I’m not saying all this to proselytize—I grew up Southern Baptist, and I learned to hate proselytizing. By me, it’s the Ponzi scheme of “religion.” You have to “witness” in order to prove your faith. You have to keep bringing new people in, not only to still your personal fears, but to keep the whole enterprise going kaput. I’m saying this to give you a heads-up, so when the effects start happening—and they will, if you keep practicing–you’ll know what they are and what to do with them (let them keep on happening, basically, and pay attention).

I’m well aware of the instant dismissal of yoga your typical citizen displays (even citizens who go to the gym). Many (and maybe most) people treat yoga as just more highfalutin nonsense, as “navel-gazing,” as just an other esoteric fad, “Eastern” silliness, nothing a practical person would bother with.

I’ve been there. I’m here to tell you that if you think of yoga that way, the reason is in your own make-up, and not in the practice.

You don’t have to be afraid of the spiritual characteristics of yoga. Why should you be? Yoga does not judge, does not punish. It just teaches. The choice to keep on learning is with you, not the teacher.
If you feel judged or punished, the feeling is coming from you, or perhaps from some wannabe “expert,” some vociferously “practical” person.
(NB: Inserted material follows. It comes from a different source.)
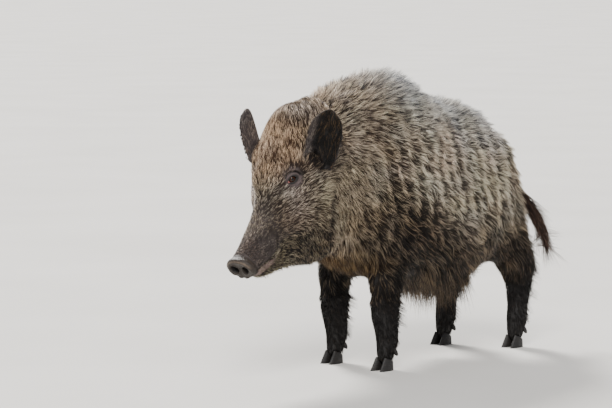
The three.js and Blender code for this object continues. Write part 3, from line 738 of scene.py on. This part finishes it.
# Each tuft turns a little from the lie: in gathers that neighbours share, and by itself.
side_way = np.cross(root_n, t)
turn = 0.34 * noise(root, 0.040, 61) + 0.13 * noise(root, 0.012, 62)
turn = turn * (0.55 + 0.45 * trunk_share) + rng.normal(0, 0.11, n_roots)
# A turn to the animal's rear is one way round on its left side and the other on its right.
rearward = np.sign((side_way * [1, 0, 0]).sum(1))
turn += rearward * follow * 0.62 * np.sin(2 * math.pi * within)
t1 = unit(t * np.cos(turn)[:, None] + side_way * np.sin(turn)[:, None])
bend = rng.normal(0, 0.22, n_roots) + 0.25 * noise(root, 0.02, 63)
side_way = np.cross(root_n, t1)
t2 = unit(t1 * np.cos(bend)[:, None] + side_way * np.sin(bend)[:, None])


def onto_skin(p):
    """The nearest point of the skin to each point, and the skin's normal there."""
    found = [skin_tree.find_nearest(q) for q in p.tolist()]
    at = np.array([f[0] for f in found])
    return at, np.array([f[1] for f in found])


mid_skin, mid_n = onto_skin(root + t1 * (length * 0.5)[:, None])
tip_skin, tip_n = onto_skin(mid_skin + t2 * (length * 0.5)[:, None] + mid_n * 0.001)
mid_n, tip_n = unit(mid_n + root_n), unit(tip_n + mid_n)
mid = mid_skin + mid_n * (height * lift * 0.62)[:, None]
tip = tip_skin + tip_n * (height * lift)[:, None]
# Neighbouring tufts gather into locks: their tips draw together and dark gaps open between one lock and the next.
GATHER = 11  # tufts in a lock
seeds = rng.choice(n_roots, n_roots // GATHER, replace=False)
lock_tree = KDTree(len(seeds))
for number, place in enumerate(root[seeds].tolist()):
    lock_tree.insert(place, number)
lock_tree.balance()
lock = seeds[np.array([lock_tree.find(place)[1] for place in root.tolist()])]
alike = step(0.0, 0.7, (root_n * root_n[lock]).sum(1))
tail_share = at_roots(on_tail)
draw = alike * (0.35 + 0.3 * trunk_share + 0.45 * tail_share)
apart = root - root[lock]
tip = mix(tip, tip[lock] + apart * 0.2, draw)
mid = mix(mid, mid[lock] + apart * 0.75, draw * 0.5)
# Hair that hangs: under the belly, at the throat, tail, feet and jaw the tips fall free of the skin.
hang = at_roots(np.clip(very_low + throat * 0.6, 0, 1)) * step(0.25, -0.35, root_n[:, 2])
hang *= 1 - 0.9 * step(0.02, 0.11, rx)  # the fringe is longest behind the elbows
length = length * (1 + 0.3 * hill(-0.02, 0.07, rx) * hang - 0.5 * step(0.03, 0.12, rx) * at_roots(very_low))
hang = np.maximum.reduce([
    hang,
    tail_share * 0.7,
    at_roots(on_foot) * step(0.085, 0.06, rz) * 0.8,
    at_roots(on_jaw) * step(0.0, -0.6, root_n[:, 2]) * 0.8 * rng.random(n_roots)[lock],
])
sway = rng.normal(0, 0.10, (n_roots, 2)) + rng.normal(0, 0.16, (n_roots, 2))[lock]
fall = unit(np.c_[0.25 + sway[:, 0], sway[:, 1], np.full(n_roots, -1.0)])
tip = mix(tip, mid + fall * (length * (0.38 + 0.50 * rng.random(n_roots)[lock]))[:, None], hang * 0.9)
tip += np.array([0.016, -0.010, 0.004]) * (tail_share * rng.random(n_roots)[lock])[:, None]
tip += (rng.normal(0, 0.026, (n_roots, 3))[lock] + rng.normal(0, 0.003, (n_roots, 3))) * tail_share[:, None]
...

Sometimes even your yoga instructor. I have known more than a few instructors who were aware of yoga only as a physical competition. They could yoga rings around me, it’s true. But they started as assholes, and they are assholes still.

Here’s how it is for me: There’s damn few arts or disciplines or behaviors or activities, or whatever you want to call them, that actually deliver. This is a crooked old world, all right, and W. T. Barnum was right.

So if I’m gonna believe anything in this crooked and confusing old world, it’s gonna be a practice that has actually, observably, and in my own personal experience, delivered the goods.